→ Task to complete
Reply only with how many lines contain the word "origin".

→ Given entries
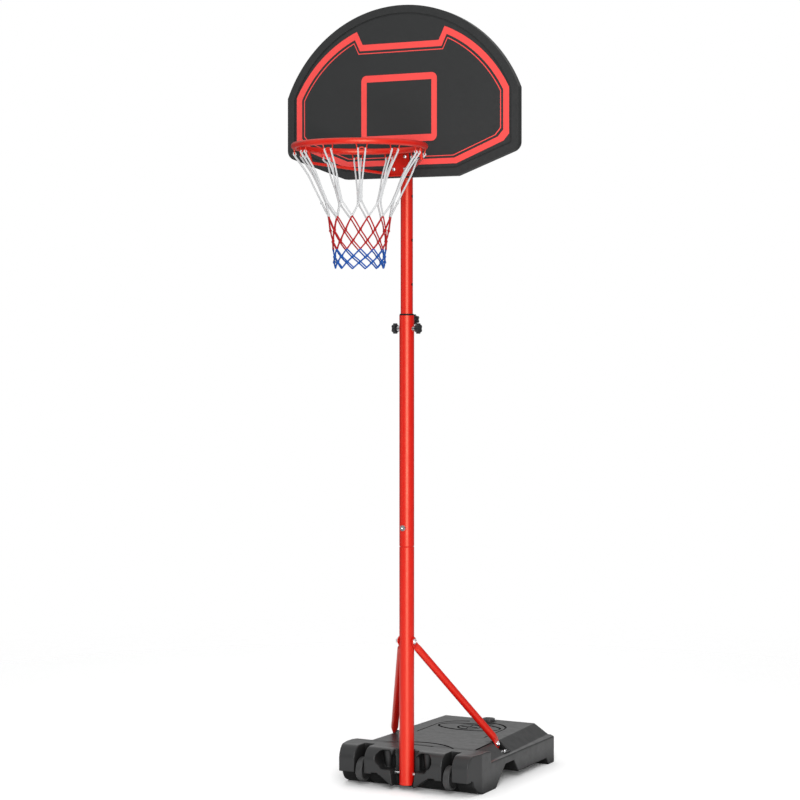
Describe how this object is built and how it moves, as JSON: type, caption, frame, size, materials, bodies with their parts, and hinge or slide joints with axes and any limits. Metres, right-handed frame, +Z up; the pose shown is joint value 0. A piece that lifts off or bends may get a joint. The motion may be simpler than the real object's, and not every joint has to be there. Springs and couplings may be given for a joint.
{
  "type": "portable basketball hoop",
  "caption": "Free-standing junior basketball hoop: arched board, ring and cord net on a telescoping pole, two braces and a sand-filled wheeled base tank.",
  "frame": {"origin": "ground level, below the middle of the bounding box", "axes": "+Z up; the board faces -Y; +X is to the right of a person who faces the board's back"},
  "size_m": [0.71, 1.0142, 2.1609],
  "materials": {
    "tank_plastic": "fine grained",
    "sand": "loose grains",
    "gasket_rubber": "matt",
    "zinc_steel": "bright zinc plated",
    "red_paint": "gloss powder coat",
    "black_plastic": "moulded satin",
    "black_steel": "satin black",
    "board_plastic": "satin",
    "red_print": "printed ink",
    "net_cord": "braided cord, white, red and blue by height"
  },
  "bodies": {
    "stand": {"base_tank": "tank_plastic", "sand_ballast": "sand", "wheel_axle": "zinc_steel", "axle_washers": "zinc_steel", "lower_pole": "red_paint", "middle_pole": "red_paint", "joint_screw": "zinc_steel", "joint_nut": "zinc_steel", "guide_sleeve": "black_plastic", "lock_bosses": "red_paint", "strut_left": "red_paint", "strut_right": "red_paint", "strut_top_bolt": "zinc_steel", "strut_top_nut": "zinc_steel", "strut_foot_bolts": "zinc_steel", "strut_foot_nuts": "zinc_steel", "strut_bracket_left": "black_steel", "strut_bracket_right": "black_steel", "bracket_screws": "zinc_steel"},
    "hoop": {"upper_pole": "red_paint", "pole_glide": "black_plastic", "pole_top_cap": "black_plastic", "backboard": "board_plastic", "court_print": "red_print", "target_print": "red_print", "lower_mount_plate": "black_steel", "upper_mount_plate": "black_steel", "upper_mount_screws": "zinc_steel", "rim_bracket": "red_paint", "bracket_bolts": "zinc_steel", "bracket_nuts": "zinc_steel", "rim_ring": "red_paint", "rim_brace_left": "red_paint", "rim_brace_right": "red_paint", "net_hooks": "red_paint", "net": "net_cord"},
    "left_wheel": {"wheel_left": "black_plastic"},
    "right_wheel": {"wheel_right": "black_plastic"},
    "left_lock_stud": {"lock_stud_left": "zinc_steel"},
    "left_lock_knob": {"lock_knob_left": "black_plastic"},
    "right_lock_stud": {"lock_stud_right": "zinc_steel"},
    "right_lock_knob": {"lock_knob_right": "black_plastic"},
    "rear_clamp_stud": {"clamp_stud": "zinc_steel"},
    "rear_clamp_knob": {"clamp_knob": "black_plastic"},
    "filler_gasket": {"cap_gasket": "gasket_rubber"},
    "filler_screw_cap": {"filler_cap": "black_plastic"}
  },
  "joints": [
    {"name": "height_slide", "type": "slide", "parent": "stand", "child": "hoop", "axis": [0, 0, 1], "range_m": [-0.3645, 0]},
    {"name": "wheel_left_spin", "type": "hinge", "parent": "stand", "child": "left_wheel", "pos_m": [-0.1345, -0.04992, 0.047], "axis": [1, 0, 0], "continuous": true},
    {"name": "wheel_right_spin", "type": "hinge", "parent": "stand", "child": "right_wheel", "pos_m": [0.1345, -0.04992, 0.047], "axis": [1, 0, 0], "continuous": true},
    {"name": "lock_left_travel", "type": "slide", "parent": "stand", "child": "left_lock_stud", "axis": [-1, 0, 0], "range_m": [0, 0.00375]},
    {"name": "lock_left_turn", "type": "hinge", "parent": "left_lock_stud", "child": "left_lock_knob", "pos_m": [-0.035, -0.04992, 1.274], "axis": [-1, 0, 0], "range_deg": [0, 1080]},
    {"name": "lock_right_travel", "type": "slide", "parent": "stand", "child": "right_lock_stud", "axis": [1, 0, 0], "range_m": [0, 0.00375]},
    {"name": "lock_right_turn", "type": "hinge", "parent": "right_lock_stud", "child": "right_lock_knob", "pos_m": [0.035, -0.04992, 1.274], "axis": [1, 0, 0], "range_deg": [0, 1080]},
    {"name": "clamp_travel", "type": "slide", "parent": "stand", "child": "rear_clamp_stud", "axis": [0, 1, 0], "range_m": [0, 0.00375]},
    {"name": "clamp_turn", "type": "hinge", "parent": "rear_clamp_stud", "child": "rear_clamp_knob", "pos_m": [0, -0.00492, 1.299], "axis": [0, 1, 0], "range_deg": [0, 1080]},
    {"name": "filler_cap_travel", "type": "slide", "parent": "stand", "child": "filler_gasket", "axis": [0, 0, 1], "range_m": [0, 0.006]},
    {"name": "filler_cap_turn", "type": "hinge", "parent": "filler_gasket", "child": "filler_screw_cap", "pos_m": [0.016, 0.45408, 0.114], "axis": [0, 0, 1], "range_deg": [0, 720]}
  ],
  "couplings": [
    {"joint": "lock_left_turn", "follows": "lock_left_travel", "rad_per_m": 5026.5},
    {"joint": "lock_right_turn", "follows": "lock_right_travel", "rad_per_m": 5026.5},
    {"joint": "clamp_turn", "follows": "clamp_travel", "rad_per_m": 5026.5},
    {"joint": "filler_cap_turn", "follows": "filler_cap_travel", "rad_per_m": 2094.3}
  ]
}
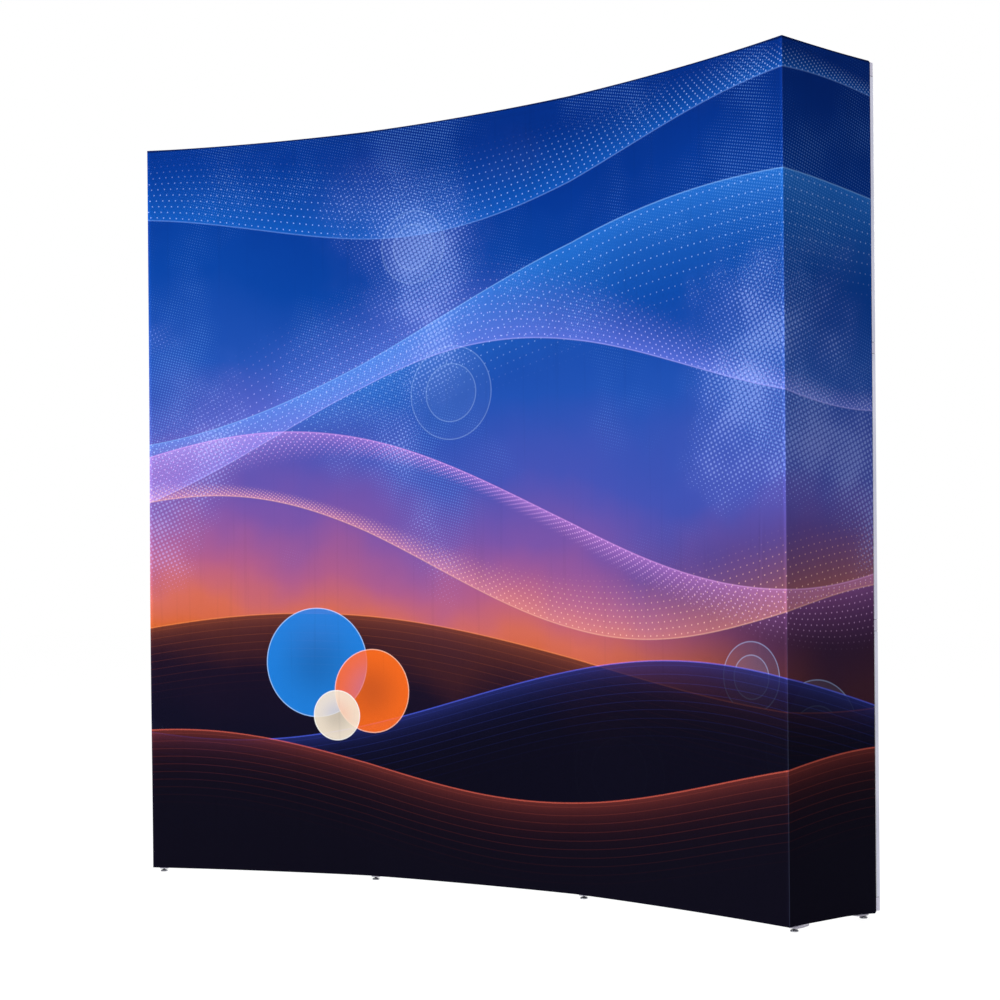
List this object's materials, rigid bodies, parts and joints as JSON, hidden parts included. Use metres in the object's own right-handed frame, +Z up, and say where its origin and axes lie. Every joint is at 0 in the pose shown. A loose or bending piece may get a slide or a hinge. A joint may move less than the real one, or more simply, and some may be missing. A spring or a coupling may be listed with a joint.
{
  "type": "pop up display wall",
  "caption": "Curved free-standing display wall: folding scissor-pole lattice with locking arms and levelling feet under a stretched fabric cover held to rear rails",
  "frame": {"origin": "on the floor, at the middle of the wall's width and depth", "axes": "+X to the right along the wall seen from its hollow front, +Y away from the viewer towards the open back, +Z up"},
  "size_m": [2.3478, 0.5076, 2.2592],
  "materials": {
    "cover_fabric": "stretched polyester with a printed dusk colour blend",
    "hub_plastic": "moulded light grey",
    "dark_plastic": "moulded dark grey",
    "pole_aluminium": "satin anodised tube",
    "steel_pins": "plain",
    "hook_tape": "hook tape",
    "foot_metal": "bright plated",
    "rail_aluminium": "satin anodised channel",
    "holder_plastic": "moulded pale lilac grey"
  },
  "bodies": {
    "frame": {"front_hubs_row_1": "hub_plastic", "front_hubs_row_2": "hub_plastic", "front_hubs_row_3": "hub_plastic", "front_hubs_row_4": "hub_plastic", "back_hubs_row_1": "hub_plastic", "back_hubs_row_2": "hub_plastic", "back_hubs_row_3": "hub_plastic", "back_hubs_row_4": "hub_plastic", "upright_poles_column_1": "pole_aluminium", "upright_poles_column_2": "pole_aluminium", "upright_poles_column_3": "pole_aluminium", "upright_poles_column_4": "pole_aluminium", "crosswise_poles_row_1": "pole_aluminium", "crosswise_poles_row_2": "pole_aluminium", "crosswise_poles_row_3": "pole_aluminium", "crosswise_poles_row_4": "pole_aluminium", "upright_pole_tips": "dark_plastic", "crosswise_pole_tips": "dark_plastic", "upright_pole_rivets": "steel_pins", "crosswise_pole_rivets": "steel_pins", "front_hub_pins": "steel_pins", "back_hub_pins": "steel_pins", "lock_pegs": "steel_pins", "lock_pivot_pins": "steel_pins", "hook_pads": "hook_tape", "foot_lock_nuts": "foot_metal", "foot_saddles": "hub_plastic"},
    "cover": {"cover_front_panel": "cover_fabric", "cover_left_end_panel": "cover_fabric", "cover_right_end_panel": "cover_fabric"},
    "left_rail": {"left_rail_lower_bar": "rail_aluminium", "left_rail_middle_bar": "rail_aluminium", "left_rail_upper_bar": "rail_aluminium", "left_rail_holders": "holder_plastic", "left_rail_hook_strips": "hook_tape"},
    "right_rail": {"right_rail_lower_bar": "rail_aluminium", "right_rail_middle_bar": "rail_aluminium", "right_rail_upper_bar": "rail_aluminium", "right_rail_holders": "holder_plastic", "right_rail_hook_strips": "hook_tape"},
    "left_locking_arm_row_1": {"left_locking_arm_row_1": "dark_plastic"},
    "left_locking_arm_row_2": {"left_locking_arm_row_2": "dark_plastic"},
    "left_locking_arm_row_3": {"left_locking_arm_row_3": "dark_plastic"},
    "left_locking_arm_row_4": {"left_locking_arm_row_4": "dark_plastic"},
    "right_locking_arm_row_1": {"right_locking_arm_row_1": "dark_plastic"},
    "right_locking_arm_row_2": {"right_locking_arm_row_2": "dark_plastic"},
    "right_locking_arm_row_3": {"right_locking_arm_row_3": "dark_plastic"},
    "right_locking_arm_row_4": {"right_locking_arm_row_4": "dark_plastic"},
    "front_foot_1": {"front_foot_1": "foot_metal"},
    "front_foot_2": {"front_foot_2": "foot_metal"},
    "front_foot_3": {"front_foot_3": "foot_metal"},
    "front_foot_4": {"front_foot_4": "foot_metal"},
    "back_foot_1": {"back_foot_1": "foot_metal"},
    "back_foot_2": {"back_foot_2": "foot_metal"},
    "back_foot_3": {"back_foot_3": "foot_metal"},
    "back_foot_4": {"back_foot_4": "foot_metal"}
  },
  "joints": [
    {"name": "cover_pull_off", "type": "slide", "parent": "frame", "child": "cover", "axis": [0, -1, 0], "range_m": [0, 0.6]},
    {"name": "left_rail_unhook", "type": "slide", "parent": "frame", "child": "left_rail", "axis": [-0.3598, 0.933, 0], "range_m": [0, 0.05]},
    {"name": "right_rail_unhook", "type": "slide", "parent": "frame", "child": "right_rail", "axis": [0.3598, 0.933, 0], "range_m": [0, 0.05]},
    {"name": "left_locking_arm_row_1_swing", "type": "hinge", "parent": "frame", "child": "left_locking_arm_row_1", "pos_m": [-0.38471, 0.20507, 0.038], "axis": [-0.9925, -0.1224, 0], "range_deg": [0, 60]},
    {"name": "left_locking_arm_row_2_swing", "type": "hinge", "parent": "frame", "child": "left_locking_arm_row_2", "pos_m": [-0.38471, 0.20507, 0.7714], "axis": [-0.9925, -0.1224, 0], "range_deg": [0, 60]},
    {"name": "left_locking_arm_row_3_swing", "type": "hinge", "parent": "frame", "child": "left_locking_arm_row_3", "pos_m": [-0.38471, 0.20507, 1.5048], "axis": [-0.9925, -0.1224, 0], "range_deg": [0, 60]},
    {"name": "left_locking_arm_row_4_swing", "type": "hinge", "parent": "frame", "child": "left_locking_arm_row_4", "pos_m": [-0.38471, 0.20507, 2.2382], "axis": [-0.9925, -0.1224, 0], "range_deg": [0, 60]},
    {"name": "right_locking_arm_row_1_swing", "type": "hinge", "parent": "frame", "child": "right_locking_arm_row_1", "pos_m": [0.38471, 0.20507, 0.038], "axis": [-0.9925, 0.1224, 0], "range_deg": [0, 60]},
    {"name": "right_locking_arm_row_2_swing", "type": "hinge", "parent": "frame", "child": "right_locking_arm_row_2", "pos_m": [0.38471, 0.20507, 0.7714], "axis": [-0.9925, 0.1224, 0], "range_deg": [0, 60]},
    {"name": "right_locking_arm_row_3_swing", "type": "hinge", "parent": "frame", "child": "right_locking_arm_row_3", "pos_m": [0.38471, 0.20507, 1.5048], "axis": [-0.9925, 0.1224, 0], "range_deg": [0, 60]},
    {"name": "right_locking_arm_row_4_swing", "type": "hinge", "parent": "frame", "child": "right_locking_arm_row_4", "pos_m": [0.38471, 0.20507, 2.2382], "axis": [-0.9925, 0.1224, 0], "range_deg": [0, 60]},
    {"name": "front_foot_1_level", "type": "slide", "parent": "frame", "child": "front_foot_1", "axis": [0, 0, -1], "range_m": [-0.0025, 0.008]},
    {"name": "front_foot_2_level", "type": "slide", "parent": "frame", "child": "front_foot_2", "axis": [0, 0, -1], "range_m": [-0.0025, 0.008]},
    {"name": "front_foot_3_level", "type": "slide", "parent": "frame", "child": "front_foot_3", "axis": [0, 0, -1], "range_m": [-0.0025, 0.008]},
    {"name": "front_foot_4_level", "type": "slide", "parent": "frame", "child": "front_foot_4", "axis": [0, 0, -1], "range_m": [-0.0025, 0.008]},
    {"name": "back_foot_1_level", "type": "slide", "parent": "frame", "child": "back_foot_1", "axis": [0, 0, -1], "range_m": [-0.0025, 0.008]},
    {"name": "back_foot_2_level", "type": "slide", "parent": "frame", "child": "back_foot_2", "axis": [0, 0, -1], "range_m": [-0.0025, 0.008]},
    {"name": "back_foot_3_level", "type": "slide", "parent": "frame", "child": "back_foot_3", "axis": [0, 0, -1], "range_m": [-0.0025, 0.008]},
    {"name": "back_foot_4_level", "type": "slide", "parent": "frame", "child": "back_foot_4", "axis": [0, 0, -1], "range_m": [-0.0025, 0.008]}
  ]
}
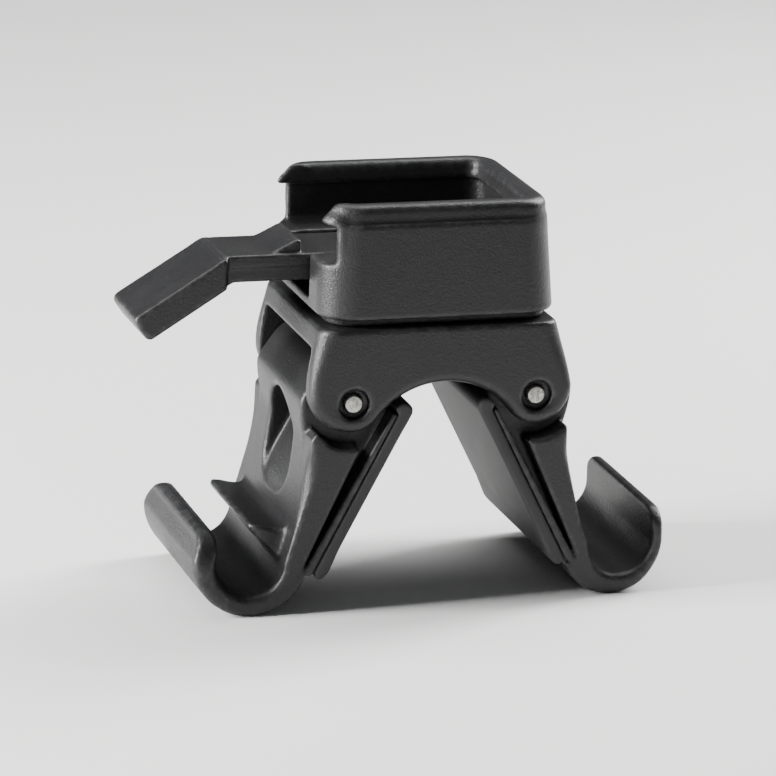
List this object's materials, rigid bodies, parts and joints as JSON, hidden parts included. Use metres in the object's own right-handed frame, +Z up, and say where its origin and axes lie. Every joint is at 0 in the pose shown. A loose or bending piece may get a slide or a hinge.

→ Final result
4